Posted by: Christopher Hathaway | Sep 12, 2007 6:07:11 PM
>>I am sure it comes as no surprise to you that you are the only one who took the time to send a Message to "the boys" and me on the day that kicked the continued "Vacations" off.<<
How sad! I always imagined that soldiers usually have numerous family members and friends to offer personal support. Perhaps that's less often true than I thought.
Posted by: DGP | Sep 12, 2007 8:24:04 PM
>>>How sad! I always imagined that soldiers usually have numerous family members and friends to offer personal support. Perhaps that's less often true than I thought.<<<
Ian and "The Boys" are taking their "vacation" up in the Hindu Kush. The team consists of thirty Rangers, twenty SEALS, two FBI agents and a couple of guys from an OGA ("Other Government Agency"). Their communications with the outside world are somewhat tenuous. Every day, day after day, they go out into the wild hunting very bad men. More often than not, they catch them. But there is a price. On the last tour, Ian lost two members of his team. In that part of Afghanistan, it's usually not IEDs or mines, but snipers.
Posted by: Stuart Koehl | Sep 12, 2007 8:29:40 PM
>>The team consists of thirty Rangers, twenty SEALS, two FBI agents and a couple of guys from an OGA ("Other Government Agency").<<
Yikes. If you have many friends like this -- remind me always to speak politely to you.
>>On the last tour, Ian lost two members of his team.<<
May they rest in peace, and may God reward them for their chivalry.
Posted by: DGP | Sep 12, 2007 8:34:19 PM
It makes no matter where I was or what I was doing. All I remember is the tears streaming down my face as I watched in abject horror a second plane flying into a building.
Now I remember the number of men and women who are "in the sandbox." May God protect them physically, emotionally and spiritually.
Posted by: Athanasia | Sep 12, 2007 9:32:27 PM
We were living in England at the time. We didn't have a television (still don't -- the habit of refusing to pay for a license to watch Teletubbies persists, even when we don't have to have a license any more), and I was sitting at my desk working when my husband came home from someplace and said that he had heard that some terrorists had hijacked airplanes and flown them into the World Trade Center.

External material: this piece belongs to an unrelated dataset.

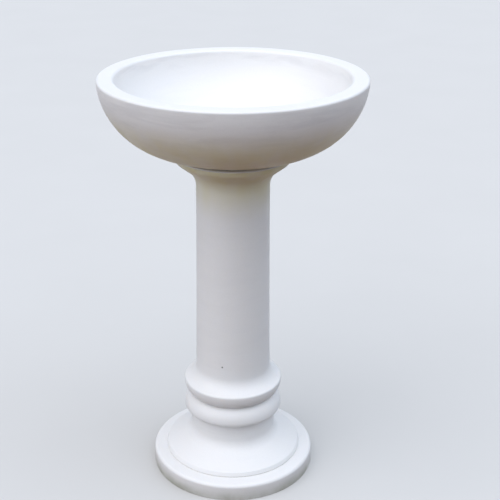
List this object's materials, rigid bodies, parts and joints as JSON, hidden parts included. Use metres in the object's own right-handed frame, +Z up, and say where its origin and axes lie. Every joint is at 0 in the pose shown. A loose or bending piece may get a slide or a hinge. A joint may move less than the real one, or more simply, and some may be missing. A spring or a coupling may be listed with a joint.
{
  "type": "bird bath",
  "caption": "Round pedestal bird bath in turned white stone: a loose wide basin on a flared column with a ringed, bell-shaped foot and a round plinth.",
  "frame": {"origin": "middle of the plinth's underside, on the turning axis, where the bird bath meets the ground", "axes": "+Z up the turning axis, from the plinth to the basin; X and Y are level and alike, because every stone is turned"},
  "size_m": [0.5006, 0.5006, 0.82],
  "materials": {
    "basin_stone": "honed white marble, satin",
    "column_stone": "honed white marble, satin",
    "ring_stone": "honed white marble, satin",
    "foot_stone": "honed white marble, satin",
    "plinth_stone": "honed white marble, satin",
    "mortar": "fine white adhesive mortar, matt",
    "resin": "cured fixing resin, dull",
    "seat_rubber": "black sheet rubber, dull",
    "stainless_steel": "stainless steel, as drawn"
  },
  "bodies": {
    "pedestal": {"plinth": "plinth_stone", "foot_bed": "mortar", "foot": "foot_stone", "torus_bed": "mortar", "torus_ring": "ring_stone", "collar_bed": "mortar", "column": "column_stone", "tie_rod": "stainless_steel", "tie_rod_resin": "resin", "spreader_washer": "stainless_steel", "spring_washer": "stainless_steel", "tie_rod_nut": "stainless_steel", "basin_dowel": "stainless_steel", "dowel_resin": "resin"},
    "seat": {"seating_ring": "seat_rubber"},
    "basin": {"basin": "basin_stone"}
  },
  "joints": [
    {"name": "basin_turn", "type": "hinge", "parent": "pedestal", "child": "seat", "pos_m": [0, 0, 0.671], "axis": [0, 0, 1], "continuous": true},
    {"name": "basin_lift", "type": "slide", "parent": "seat", "child": "basin", "axis": [0, 0, 1], "range_m": [0, 0.1]}
  ]
}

"You're kidding," I think I actually said. On my desk was a note I'd just gotten in that day's mail from the editor of a poetry magazine in New York, and I remember looking at it and thinking, "Are those people all all right? Are they even still there?"
Later, walking across town to church to pray, I ran into another American friend of ours, and we exchanged a few words about what had happened. I had not been homesick for two minutes up to that point -- we loved being strangers in a strange land -- but just then it was so good to speak to another American, even if all we could say to each other, really, was that we had no idea what was going to happen to the world, and we were scared. Mainly we were thinking, "What if we can't get back home - ever?"
It's easy to forget -- for me, anyway -- how uncertain that time felt, and how we really expected everyday life to change significantly. Were planes going to fly again? Were interstates going to be guarded,and state borders patrolled? No more trash cans in public places (an inevitable thought after spending lots of time in British train stations)? Writing this, I'm taken aback at how easy it is to think of this event as having taken place much longer ago than it did.
Meanwhile, in England where we were, things felt strange in their own way. Our oldest daughter attended a school which was roughly a third Bangladeshi Muslim; she was the only American, and everyone in the school knew her. We had seen the newspaper photos of Pakistani schoolchildren in London cheering the 9/11 attacks, and we had read every Muslim-extremist statement which had been printed -- it took the papers about two weeks to come up with anything like a moderate voice which didn't confirm that yes, indeedy, America had had it coming -- and we really, truly wondered what was being said in the mosque in Cambridge, and what the climate at school was going to be like.
In hindsight this all seems kind of silly and paranoid, but at the time it was hard to walk down the street and not expect a van to blow up -- or something. Of course it didn't -- nothing more happened while we were there, at any rate. The Muslim kids in our daughter's class went on being friendly to her in school, and vice versa, though there was never any question of any social intercourse outside school. The Atlantic went on being traversible -- my husband flew from Cambridge to Memphis less than two weeks after the attacks, in fact, to help his mother move. And of course we did get back, and here we are.
One image which stays with me: people standing around outside a shop window full of televisions, watching the plane fly into the building, over and over and over . . .
Posted by: Sally | Sep 12, 2007 11:36:51 PM
Incidentally, I'm not trying to laugh off the things that have happened in the wake of 9/11 -- the world certainly changed for my cousin currently serving in Iraq, for example. I only meant that despite my fervid apocalyptic imaginings, the world did go on.